Q6: Can pseudonymised data be reused for commercial AI model training under APPI 2026?

Yes, provided the pseudonymisation is robust (no reasonable re‑identification path exists), the low‑risk assessment has been completed and documented, and appropriate technical safeguards are maintained throughout the training pipeline. Controllers should retain evidence of the pseudonymisation method used and conduct periodic reviews to confirm that re‑identification risk has not increased due to new data availability.

Appi Ai Training Data Japan | Global Law Experts

The rules governing APPI AI training data in Japan shifted on April 7, 2026, when the Japanese Cabinet approved a package of amendments to the Act on the Protection of Personal Information (APPI) that directly affects every organisation developing, fine‑tuning or deploying machine‑learning models with personal data. The APPI 2026 amendment introduces a conditional consent exemption for certain low‑risk AI training uses, elevates pseudonymisation and biometric‑protection expectations, and tightens scrutiny of cross‑border data transfers under Article 28.

For general counsel, chief privacy officers and AI/ML leads, the practical effect is a simultaneous loosening and tightening: some datasets can now be processed without individual consent, provided the controller can demonstrate low risk and maintain robust documentation, while transfers involving sensitive categories face higher contractual and technical thresholds than before. This article provides a step‑by‑step compliance checklist, a low‑risk scoring matrix, sample contractual clauses, and an implementation roadmap designed to help in‑house teams translate these legislative changes into operational controls.

Key actions at a glance:

Consent change. Assess whether your AI training datasets qualify for the new low‑risk exemption, and document the analysis before relying on it.
Low‑risk test. Apply a structured scoring matrix covering identifiability, sensitivity, data origin and purpose alignment to each training pipeline.
Cross‑border safeguards. Update data‑export contracts, encryption standards and sub‑processor audit rights to meet the amended Article 28 expectations.

Quick APPI 2026 Summary: What Changed for AI Training Data

On April 7, 2026, the Japanese Cabinet approved amendments to the APPI that had been under policy development since late 2025 and early 2026. As reported by Mainichi at the time of Cabinet approval, the amendment package addresses the growing intersection of personal data processing and artificial intelligence by creating explicit, albeit conditional, pathways for using personal information in model training without obtaining prior individual consent. The Personal Information Protection Commission (PPC), Japan’s primary data‑protection regulator, had published policy‑direction papers outlining these changes months earlier, giving practitioners advance notice of the legislative trajectory.

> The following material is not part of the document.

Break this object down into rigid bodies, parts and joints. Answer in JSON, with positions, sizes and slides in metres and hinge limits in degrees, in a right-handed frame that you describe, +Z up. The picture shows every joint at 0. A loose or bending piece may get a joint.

The APPI amendment touches four areas that are directly relevant to AI teams:

Consent exemption for low‑risk AI training. Controllers may process personal data for statistical analysis or AI model training without individual consent where the use is assessed and documented as low‑risk, meaning it is unlikely to infringe the rights or interests of data subjects.
Pseudonymisation emphasis. The amendment reinforces the expectation that controllers adopt robust pseudonymisation techniques when processing personal data for secondary purposes, including AI development.
Biometric and sensitive‑data restrictions. The amended APPI elevates protections for biometric identifiers, health data and other special‑care‑required personal information, effectively excluding these categories from the low‑risk exemption without additional safeguards and justification.
Cross‑border transfer scrutiny. Article 28 obligations are expanded to require documented contractual and technical safeguards when personal data, or datasets derived from personal data, are transferred overseas for model training, hosting or inference.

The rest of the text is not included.